Beauty, Order and Disorder

June 17 – July 15, 2023
Victor Knipping en dialogue avec Keith Haring, Andy Warhol et Julien Colombier 
Galerie Ars Longa

Following a course in art history, Victor Knipping continues as a painter a work of constant observation, listening to the world and its wags, its outbreaks and transformations, its revolutions and reformations, its beings and their detours ; what the brush allows to capture better than no other technique : these intimate fragments of perception in their strangeness, stolen from normality, revealed to themselves.

A thought haunted by the right to freedom, caught up in beauty, is thus set in motion by what the artist witnesses, like many dramas that he will try to make beautiful, because it is still, according to him, the the easiest thing to appreciate.

It is at the heart of the expression of his struggles that Victor’s work takes on its full meaning. As a fervent campaigner for LGBTQIA+ rights, he dedicates his work to them, to denounce the violence of their non-recognition, always shrouded in a veil of glittery mutism. The beauty in disorder.

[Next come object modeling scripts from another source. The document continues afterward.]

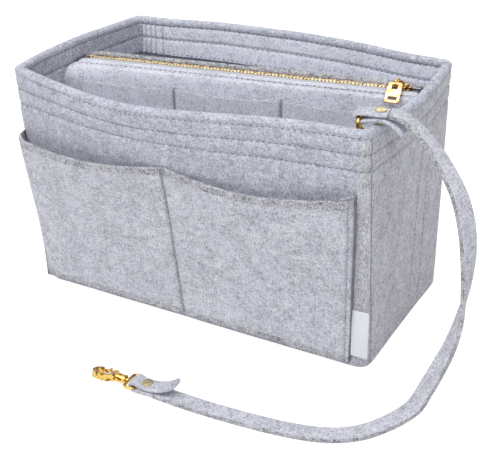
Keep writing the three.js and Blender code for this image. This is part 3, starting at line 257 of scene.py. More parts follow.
class FinishColours(bpy.types.PropertyGroup):
    felt: colour_property("Felt", "Main colour of the felt", 206, 207, 218)
    dark_fibre: colour_property("Dark Fibre", "Colour of the dark fibres in the felt", 122, 124, 138)
    light_fibre: colour_property("Light Fibre", "Colour of the light fibres in the felt", 240, 240, 243)
    # The thread is painted darker than the felt's grey, as painted shade of the needle holes and grooves between
    # its stitches.
    thread: colour_property("Thread", "Colour of the sewing thread", 112, 113, 124)
    tape: colour_property("Zip Tape", "Colour of the woven zip tape", 196, 198, 206)
    label: colour_property("Tag", "Colour of the blank woven tag", 243, 244, 250)
    gold: colour_property("Gold", "Colour of the plated metal", 238, 196, 112)
    pull_gold: colour_property("Pull Gold", "Colour of the zip's pull", 216, 176, 126)
    rivet_gold: colour_property("Rivet Gold", "Colour of the rivets' flat heads", 206, 190, 150)
    tooth_gold: colour_property("Zip Gold", "Colour of the zip's teeth", 252, 238, 200)
    steel: colour_property("Steel", "Colour of the gate springs", 190, 190, 190)


# The colour sockets of a Mix node, which share their names with its other sockets
FIRST_COLOUR, SECOND_COLOUR, MIXED_COLOUR = 6, 7, 2


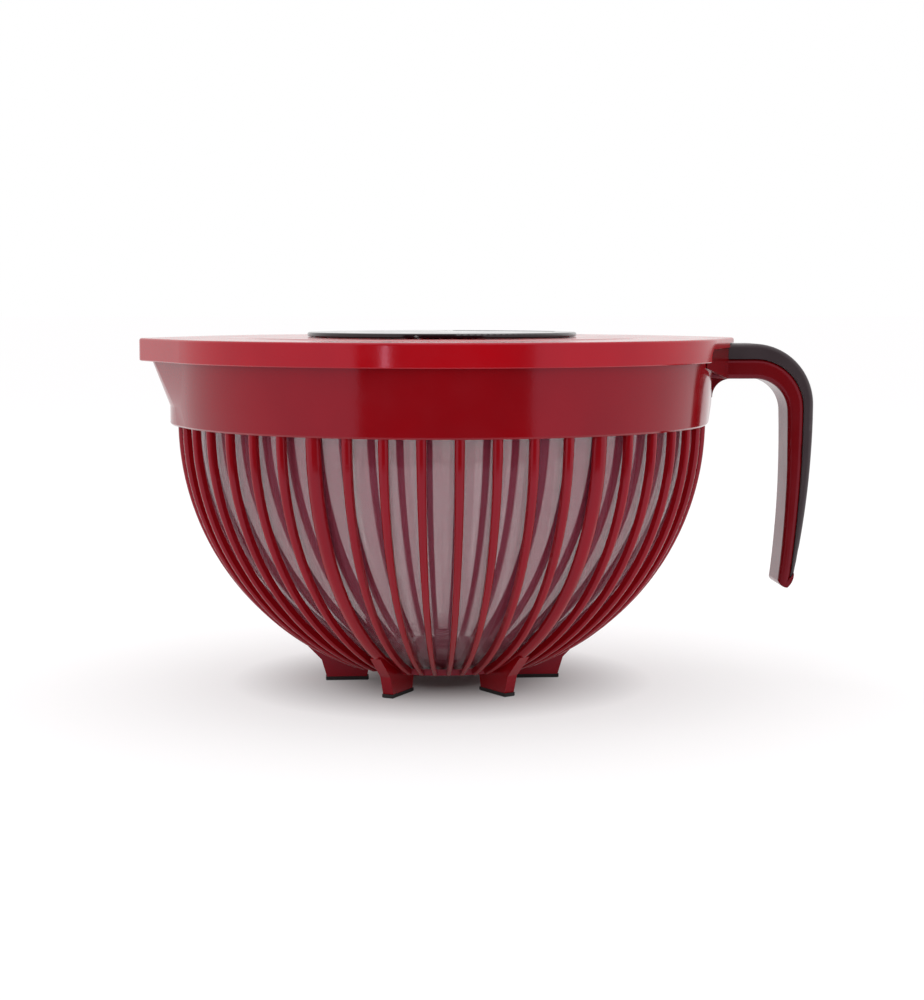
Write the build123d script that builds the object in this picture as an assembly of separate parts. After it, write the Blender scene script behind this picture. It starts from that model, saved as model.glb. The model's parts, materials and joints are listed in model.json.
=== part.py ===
from build123d import *
import math
import os

# Salad spinner, in millimetres. Heights are above the floor and radii are from the bowl's axis;
# each piece is moved on export so that the origin is under the middle of the whole object.

# Outer cage: ribs on a sphere that would just touch the floor
CAGE_R = 123.4
CAGE_Z = 123.4
RIB_DEPTH = 3.4
RIB_COUNT = 48
FOOT_COUNT = 6
THIN_RIB = (2.2, 4.3)
THICK_RIB = (5.4, 7.0)
RIB_BOTTOM_Z = 9.8
RIB_TOP_Z = 126.0
RIB_CROWN = 0.36
RIB_SECTIONS = 9
CAP_R = 46.5
CAP_TOP_Z = 12.6

# Rim band, with the spout's beak on -X and the handle's shoulder on +X
BAND_WALL = 2.4
BAND_BOTTOM_Z = 123.0
BAND_KINK_Z = 131.0
BAND_TOP_Z = 156.6
BAND_EDGE = 0.8
BAND_R = (124.4, 125.0, 127.0)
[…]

Echoing Keith Haring and Andy Warhol artworks, their endless battles and struggles, Victor’s work reflects and responds to theirs. There is no doubt: a conversation is born, linking three artists around a common language: the ferocious and unbearable battle, like so many variations on the same background, having chosen beauty, radicalism and provocation as their means of expression. The work of Julien Colombier, huge amateur of Keith Haring’s art since his early days in front of his blackboard and chalk, reinforces and upholds the purpose and the common cause of the three artists with “his formal quest for beauty”, as journalist and art critic Julie Chaizemartin quoted for the Solo Show Entropiques at the Grand Palais Ephémère in Paris in 2021 : “Julien Colombier’s works are fascinating because their labyrinthine bundles play with our illusions and dreams while conforting us to what eludes us, what we still ignore. In a word, the mystery of nature. Here, sung by a formal quest for beauty, claimed by the artist and so taboo not so long ago in contemporary art”.

Victor Knipping’s gestures reveal the inhuman brutality of having to fight to exist. His textures magnify the beauty of perseverance and hope. The choice of black and white can only be explained by the contrast between day and night. Finally, permission and refuge. But also of the metamorphosis that only night allows. His paintings, like blood drips, symbolize the passage of time, always plagued by the same wounds. But how do we look at them? How do we accept them? How do we make man see all his abject cruelty? Perhaps by simply making it beautiful. Therein lies the whole point of Victor Knipping’s work, which he defines as a message in its own right, above all else, global and visceral. It’s his only end in itself. Concept before abstraction, substance before form, matter before spirit.

Slaves to our fantasies, preferring the shadows to exist, because otherwise, it’s at nightfall that the transformation takes place. Through sequins, feathers and intoxicating colors, a few hours separate dream from reality, or reality from dream. In the words of Victor Hugo, “Even the darkest night will end and the sun will rise.” This is precisely what the artist is trying to bring to life, and through which he is giving hope to an entire generation; that of today, and of tomorrow.